Steven Spielberg says Barack Obama’s recent comments about extraterrestrial life are a boon for his new film Disclosure Day, calling the moment “so great” for a story that leans into public curiosity and official secrecy around unidentified anomalous phenomena. Speaking on stage at SXSW, the director linked the former president’s musings to the movie’s core premise and to a cultural conversation he’s helped shape for decades.
Obama’s Remarks Reignite the UAP Conversation
Obama, in a rapid-fire exchange on Brian Tyler Cohen’s No Lie podcast, signaled that intelligent life beyond Earth is plausible while noting he has seen no direct proof and dismissing the idea of aliens being warehoused at Area 51. He later clarified on Instagram that, given the vastness of the universe, life elsewhere is statistically likely, but he doubted any confirmed visitations and said he encountered no verified evidence while in office.
For Spielberg, that blend of wonder and restraint is precisely the tone he wants audiences to bring into Disclosure Day, which follows a cybersecurity administrator (played by Josh O’Connor) who risks everything to expose a sweeping secret: humanity may not be alone. He told moderator Sean Fennessey that Obama’s remarks push the topic into the mainstream without tipping into sensationalism.
Why Spielberg Sees a Tailwind for Disclosure Day
Disclosure Day marks Spielberg’s return to alien narratives after E.T. the Extra-Terrestrial and Close Encounters of the Third Kind, projects that helped define the modern language of “first contact.” He said he has long believed life likely exists elsewhere in the cosmos, even as he jokingly lamented that he’s never had so much as a modest sighting himself, despite friends who swear they have.
That stance mirrors today’s public mood: curious, open, and thirsty for credible information. Spielberg noted that audiences respond not only to spectacle, but to stories that wrestle with institutions, transparency, and the ethics of revelation — themes his new film foregrounds.

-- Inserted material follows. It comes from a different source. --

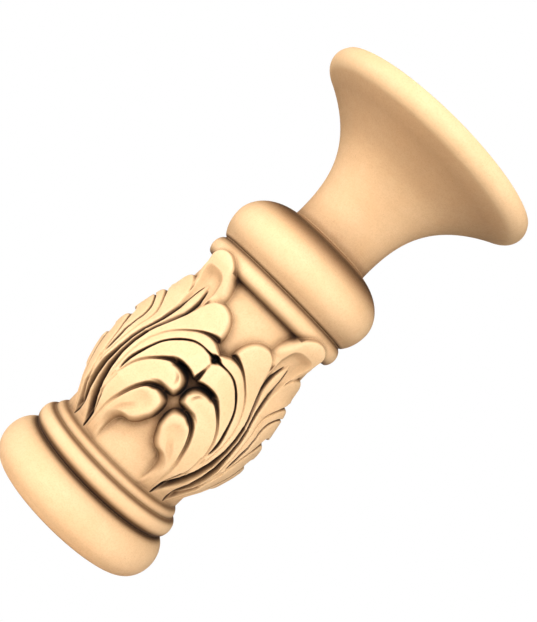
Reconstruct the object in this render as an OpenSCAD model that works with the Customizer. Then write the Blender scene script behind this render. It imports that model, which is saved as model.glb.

From Pentagon Programs to Changing Public Belief
The filmmaker said his interest was rekindled after a New York Times investigation by Helene Cooper, Ralph Blumenthal, and Leslie Kean exposed a Defense Department effort to analyze unusual aerial encounters. Since then, the Pentagon has authenticated several Navy videos as showing UAP, NASA has convened an independent study team to standardize research, and congressional hearings have aired testimony from former officials who argue for more disclosure.
Public opinion has shifted accordingly. Pew Research Center has reported that a solid majority of Americans believe intelligent life exists beyond Earth, and a Gallup survey found about 33% of U.S. adults think some UFOs could be alien spacecraft. Those baselines create fertile ground for a film that treats the subject with both imagination and rigor.
Cinema’s Enduring Fascination With Contact
Spielberg’s earlier work helped replace Cold War anxiety with empathy and awe, making the unknown feel intimate rather than purely threatening. Disclosure Day appears poised to extend that lineage, swapping 20th-century suburbia for a contemporary information battlefield where leaks, algorithms, and national security collide.
He emphasized that belief in cosmic life does not require abandoning skepticism. The film, he suggested, respects science and evidence while acknowledging how mystery can galvanize us — and how secrecy can erode trust.
A Marketing Lift Without the Hype or Gimmicks
An ex-president weighing in on aliens is the kind of earned media most campaigns can’t buy. Moments like the Pentagon’s release of Navy cockpit videos have triggered sharp spikes in Google search interest for “UFO” and “UAP,” and Obama’s remarks tap the same well of curiosity. For a film built around disclosure and the public’s right to know, that conversation becomes organic promotion.
Still, Spielberg’s comments made clear he isn’t chasing virality for its own sake. The goal is to invite audiences into a thoughtful debate: What would responsible transparency look like if definitive evidence emerged, and who gets to decide when the world is ready to learn it?
What Comes Next for Disclosure Day’s Release
With enthusiasm from SXSW and a subject squarely in the cultural crosshairs, Disclosure Day enters its rollout with tailwinds. The film’s promise lies in bridging two truths that Obama and Spielberg both seem to share: the universe is almost certainly teeming with life, and extraordinary claims still require extraordinary proof. That tension — between wonder and evidence — is exactly where great science fiction thrives.